# Pickled red onions shelf life??



## Thomas The Tank

just wondering if anyone knows how long pickled red onions last in the fridge. I made a bunch for Easter and still have bunch left. I love them but the rest of my family won’t eat them, I’d hate to throw them out.

 Simple recipe of 2c apple cider vinegar, 1/2c brown sugar,2tbs kosher salt and 1 red onions, nothing was heated in the process, just let sit for an hour before serving.

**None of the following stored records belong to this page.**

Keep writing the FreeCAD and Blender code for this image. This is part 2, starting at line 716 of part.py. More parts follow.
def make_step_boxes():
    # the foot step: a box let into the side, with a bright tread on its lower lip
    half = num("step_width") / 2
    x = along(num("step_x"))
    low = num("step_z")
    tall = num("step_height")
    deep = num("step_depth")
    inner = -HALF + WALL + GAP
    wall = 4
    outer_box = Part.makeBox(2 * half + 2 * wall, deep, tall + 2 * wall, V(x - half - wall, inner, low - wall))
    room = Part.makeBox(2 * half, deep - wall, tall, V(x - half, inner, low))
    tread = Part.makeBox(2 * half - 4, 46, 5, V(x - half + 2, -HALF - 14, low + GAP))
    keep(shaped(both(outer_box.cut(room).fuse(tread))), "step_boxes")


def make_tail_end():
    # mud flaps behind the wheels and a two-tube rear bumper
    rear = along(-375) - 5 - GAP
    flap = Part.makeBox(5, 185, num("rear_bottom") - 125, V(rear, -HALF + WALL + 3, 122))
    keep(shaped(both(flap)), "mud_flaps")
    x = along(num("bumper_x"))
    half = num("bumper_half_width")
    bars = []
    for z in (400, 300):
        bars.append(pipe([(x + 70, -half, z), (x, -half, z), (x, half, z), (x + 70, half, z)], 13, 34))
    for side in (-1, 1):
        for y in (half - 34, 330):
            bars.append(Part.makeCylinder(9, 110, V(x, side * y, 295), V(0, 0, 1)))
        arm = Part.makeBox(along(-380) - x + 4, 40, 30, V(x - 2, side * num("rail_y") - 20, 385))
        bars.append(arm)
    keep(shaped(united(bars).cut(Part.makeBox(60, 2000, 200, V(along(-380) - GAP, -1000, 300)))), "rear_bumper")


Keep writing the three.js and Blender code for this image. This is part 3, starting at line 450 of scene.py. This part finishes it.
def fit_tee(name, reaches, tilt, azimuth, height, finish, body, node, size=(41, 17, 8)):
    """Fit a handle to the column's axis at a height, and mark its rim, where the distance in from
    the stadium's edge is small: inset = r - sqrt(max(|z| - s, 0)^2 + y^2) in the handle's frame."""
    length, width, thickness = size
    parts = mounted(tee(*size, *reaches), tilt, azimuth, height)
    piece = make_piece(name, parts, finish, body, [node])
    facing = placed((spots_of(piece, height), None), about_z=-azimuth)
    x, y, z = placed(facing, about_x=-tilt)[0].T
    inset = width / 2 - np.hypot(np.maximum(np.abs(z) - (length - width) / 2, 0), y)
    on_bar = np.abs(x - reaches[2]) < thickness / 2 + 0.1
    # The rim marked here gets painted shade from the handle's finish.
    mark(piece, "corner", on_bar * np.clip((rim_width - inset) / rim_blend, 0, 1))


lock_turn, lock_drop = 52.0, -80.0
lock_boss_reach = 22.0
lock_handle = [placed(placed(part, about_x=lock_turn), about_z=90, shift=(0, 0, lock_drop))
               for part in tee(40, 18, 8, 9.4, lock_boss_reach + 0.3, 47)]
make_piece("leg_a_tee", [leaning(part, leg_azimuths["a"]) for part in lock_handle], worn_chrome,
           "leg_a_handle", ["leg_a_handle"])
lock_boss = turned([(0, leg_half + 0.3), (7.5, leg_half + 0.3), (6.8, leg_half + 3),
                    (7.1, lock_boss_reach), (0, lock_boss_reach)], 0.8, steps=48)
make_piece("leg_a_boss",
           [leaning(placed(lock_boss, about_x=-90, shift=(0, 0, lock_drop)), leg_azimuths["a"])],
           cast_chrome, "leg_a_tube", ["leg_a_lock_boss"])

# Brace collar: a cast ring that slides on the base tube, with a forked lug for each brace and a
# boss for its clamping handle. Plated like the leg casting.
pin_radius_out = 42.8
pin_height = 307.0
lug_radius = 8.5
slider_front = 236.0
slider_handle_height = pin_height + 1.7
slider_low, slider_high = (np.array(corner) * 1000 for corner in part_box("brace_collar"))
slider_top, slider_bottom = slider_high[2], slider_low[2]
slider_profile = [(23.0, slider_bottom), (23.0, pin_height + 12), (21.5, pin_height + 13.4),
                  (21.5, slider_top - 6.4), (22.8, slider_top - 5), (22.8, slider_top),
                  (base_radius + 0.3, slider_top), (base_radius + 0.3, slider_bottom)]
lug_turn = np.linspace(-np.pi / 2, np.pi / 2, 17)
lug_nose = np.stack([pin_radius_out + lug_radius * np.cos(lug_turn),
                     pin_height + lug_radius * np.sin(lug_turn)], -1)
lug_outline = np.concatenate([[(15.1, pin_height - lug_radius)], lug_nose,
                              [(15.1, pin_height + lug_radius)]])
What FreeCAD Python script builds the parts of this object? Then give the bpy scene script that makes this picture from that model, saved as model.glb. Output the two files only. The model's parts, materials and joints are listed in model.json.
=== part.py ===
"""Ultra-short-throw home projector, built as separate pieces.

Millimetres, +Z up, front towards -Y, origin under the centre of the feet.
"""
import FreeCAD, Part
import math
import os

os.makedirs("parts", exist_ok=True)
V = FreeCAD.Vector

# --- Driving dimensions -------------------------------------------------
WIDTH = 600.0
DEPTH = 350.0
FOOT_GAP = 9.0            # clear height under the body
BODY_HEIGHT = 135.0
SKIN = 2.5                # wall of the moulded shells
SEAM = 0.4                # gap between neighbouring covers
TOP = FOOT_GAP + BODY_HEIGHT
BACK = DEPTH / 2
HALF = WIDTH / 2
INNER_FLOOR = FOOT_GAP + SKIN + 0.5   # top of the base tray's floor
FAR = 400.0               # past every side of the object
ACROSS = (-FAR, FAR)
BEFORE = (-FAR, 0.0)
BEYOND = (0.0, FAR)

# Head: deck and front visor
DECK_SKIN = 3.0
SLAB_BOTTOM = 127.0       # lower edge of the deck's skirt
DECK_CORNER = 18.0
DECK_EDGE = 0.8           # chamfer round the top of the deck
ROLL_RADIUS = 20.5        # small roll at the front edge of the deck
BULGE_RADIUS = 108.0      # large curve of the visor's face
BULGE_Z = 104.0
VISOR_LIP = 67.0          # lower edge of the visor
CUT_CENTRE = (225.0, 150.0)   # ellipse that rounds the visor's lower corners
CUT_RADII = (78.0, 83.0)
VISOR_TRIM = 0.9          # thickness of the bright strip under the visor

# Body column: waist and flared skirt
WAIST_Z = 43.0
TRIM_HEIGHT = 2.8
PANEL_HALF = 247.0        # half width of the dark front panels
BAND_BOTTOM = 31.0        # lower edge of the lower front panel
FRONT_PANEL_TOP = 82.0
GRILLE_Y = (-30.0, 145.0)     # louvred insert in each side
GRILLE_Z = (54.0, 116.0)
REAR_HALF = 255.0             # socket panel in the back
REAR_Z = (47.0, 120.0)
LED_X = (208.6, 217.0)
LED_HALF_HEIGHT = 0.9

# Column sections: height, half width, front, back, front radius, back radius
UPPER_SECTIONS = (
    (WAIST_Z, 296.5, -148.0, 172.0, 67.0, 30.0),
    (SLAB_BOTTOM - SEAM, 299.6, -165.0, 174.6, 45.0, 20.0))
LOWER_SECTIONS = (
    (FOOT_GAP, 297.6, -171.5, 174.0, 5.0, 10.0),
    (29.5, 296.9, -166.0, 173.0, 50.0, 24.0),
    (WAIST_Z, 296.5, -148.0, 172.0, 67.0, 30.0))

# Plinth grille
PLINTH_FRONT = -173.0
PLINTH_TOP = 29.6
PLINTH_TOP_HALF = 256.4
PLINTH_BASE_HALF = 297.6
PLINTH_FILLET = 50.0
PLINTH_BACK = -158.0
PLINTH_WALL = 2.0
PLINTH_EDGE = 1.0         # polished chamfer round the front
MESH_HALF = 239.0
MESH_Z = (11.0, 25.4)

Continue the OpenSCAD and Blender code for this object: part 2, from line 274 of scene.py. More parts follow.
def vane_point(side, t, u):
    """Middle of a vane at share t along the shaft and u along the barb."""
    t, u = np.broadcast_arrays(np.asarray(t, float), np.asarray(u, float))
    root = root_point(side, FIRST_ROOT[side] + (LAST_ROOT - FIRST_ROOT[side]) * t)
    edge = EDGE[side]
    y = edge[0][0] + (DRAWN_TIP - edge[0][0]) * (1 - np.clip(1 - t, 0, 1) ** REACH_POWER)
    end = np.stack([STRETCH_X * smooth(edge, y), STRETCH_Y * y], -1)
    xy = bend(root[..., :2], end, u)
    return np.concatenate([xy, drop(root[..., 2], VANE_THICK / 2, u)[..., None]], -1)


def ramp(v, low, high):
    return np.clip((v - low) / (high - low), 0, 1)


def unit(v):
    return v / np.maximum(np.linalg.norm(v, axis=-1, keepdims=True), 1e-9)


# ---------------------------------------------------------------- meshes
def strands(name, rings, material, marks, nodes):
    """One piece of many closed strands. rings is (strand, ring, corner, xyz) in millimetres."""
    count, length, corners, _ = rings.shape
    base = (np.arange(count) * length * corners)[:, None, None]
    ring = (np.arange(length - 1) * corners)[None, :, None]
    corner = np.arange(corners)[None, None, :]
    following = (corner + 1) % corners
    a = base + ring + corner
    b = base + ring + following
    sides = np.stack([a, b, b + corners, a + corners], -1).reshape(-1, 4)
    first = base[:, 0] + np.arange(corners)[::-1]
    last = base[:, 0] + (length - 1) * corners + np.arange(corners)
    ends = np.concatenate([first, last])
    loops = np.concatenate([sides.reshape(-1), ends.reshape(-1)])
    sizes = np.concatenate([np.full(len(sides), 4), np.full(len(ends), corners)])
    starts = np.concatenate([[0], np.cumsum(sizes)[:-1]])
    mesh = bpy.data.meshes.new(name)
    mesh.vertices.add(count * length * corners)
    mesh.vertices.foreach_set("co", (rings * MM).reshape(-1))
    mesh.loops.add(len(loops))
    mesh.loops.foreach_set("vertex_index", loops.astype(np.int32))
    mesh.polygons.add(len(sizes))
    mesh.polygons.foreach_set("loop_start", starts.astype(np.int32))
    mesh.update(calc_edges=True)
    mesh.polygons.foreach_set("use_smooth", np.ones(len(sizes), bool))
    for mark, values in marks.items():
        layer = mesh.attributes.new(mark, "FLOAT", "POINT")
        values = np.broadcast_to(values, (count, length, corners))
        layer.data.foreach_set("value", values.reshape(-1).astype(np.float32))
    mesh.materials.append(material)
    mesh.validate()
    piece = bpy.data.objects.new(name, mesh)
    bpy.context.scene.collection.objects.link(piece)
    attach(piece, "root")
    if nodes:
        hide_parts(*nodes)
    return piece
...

Should I consider tossing them after a week or two or will they last for longer? I know the longer they are kept the quality goes downhill...


----------



## SonnyE

Not very long at all in my fridge, Thomas.
I eat them up.

I'm the only Smoked fan around me. That means more for me! :D


----------



## Thomas The Tank

Lol! More for ourselves is always a good thing! I was a bit surprised how much 1 large red onion gave me!


----------



## SonnyE

Thomas The Tank said:


> Lol! More for ourselves is always a good thing! I was a bit surprised how much 1 large red onion gave me!



Oh, but sooo good!
I made jars of Al's pickles and onions . They are great!
I got the vacuum tops for my vacuum sealer so I could vacuum seal pint Mason jars to make them.
I think I like the Onions and HB eggs as much as the pickled cucumbers.
I eat a whole jar when I open one. Oink! :D


----------



## SmokinAl

They should last a year or more in the fridge.
Al


----------